First, we will develop a text typology characterizing environmental texts according to two different perspectives:  1. The topic dealt with (e.g. climatic change, recycling, sustainable development); 2. The level of specialization (expert to expert; expert to initiate, expert to layperson, etc.). The typology will be elaborated for texts written in English, French and Spanish and will be based on work on text genres by Biber (1988) and Swales (1990) and on communicative situations by Pearson (1998). Then, descriptive text mining methods will be applied in order to identify important or new topics in different texts (e.g., greenhouse effect, climate warming, shale gas). This part of the project will be carried out, first, by applying unsupervised classification algorithms to texts (to group texts dealing with comparable topics), then, by extracting terms that are representative of groups of texts produced by classification algorithms. This procedure will allow us to discover the thematic structure that appears in corpora. We hypothesize that topics identified by text mining techniques correspond to conceptual clusters that are important in the field of environment. These topics will serve to start a linguistic description of the specialized lexicon that appears in environmental texts. The linguistic description will be based on a lexical semantics theory, i.e. is Frame Semantics (Fillmore 1982). FS are conceptual scenarios that lexical units evoke from different perspectives. For instance, we can hypothesize that the LUs change (n.), change (v.), fluctuate, fluctuation, vary, variation evoke the same frame in the field. The identification of LUs that are likely to belong to the same frame will be carried out semi-automatically with TermoStat (Drouin 2003), which is a term extractor that offers different viewpoints on the lexicon contained in a corpus. Once the frames and their lexical units identified, we will describe them based on the methodology developed within the FrameNet project (Ruppenhofer et al. 2010). The method comprises a step that consists in annotating LUs and their participants in corpora. This annotation can then lead to a better characterization of LUs used in texts.

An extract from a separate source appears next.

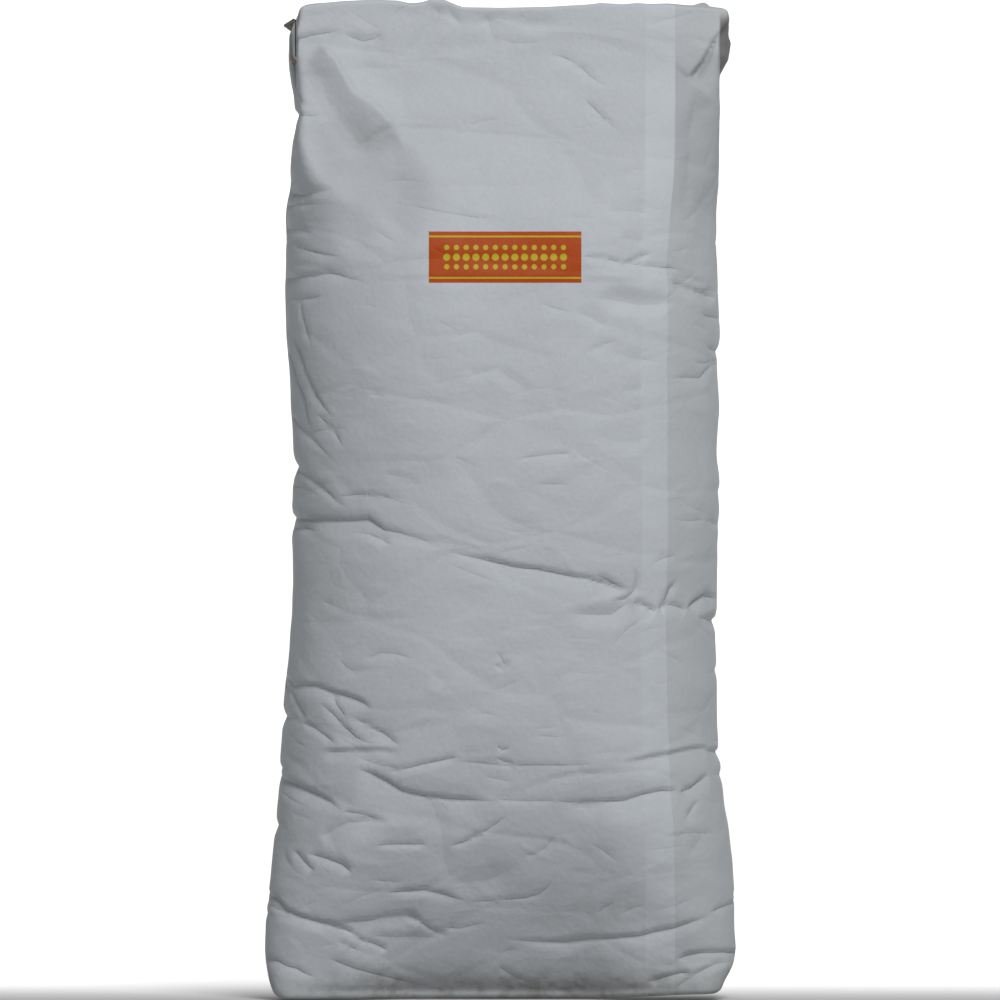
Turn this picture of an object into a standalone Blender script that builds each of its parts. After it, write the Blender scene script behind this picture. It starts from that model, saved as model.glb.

The main expected outcome of the project is a method that will serve to improve the management of information related to the field of environment. More specifically, it will allow us to test automatic classification methods and to adapt them to a very complex field of knowledge. Finally, the lexical descriptions will be placed online in a freely available resource. Terminological, lexicographical and pedagogical applications could then be derived from them.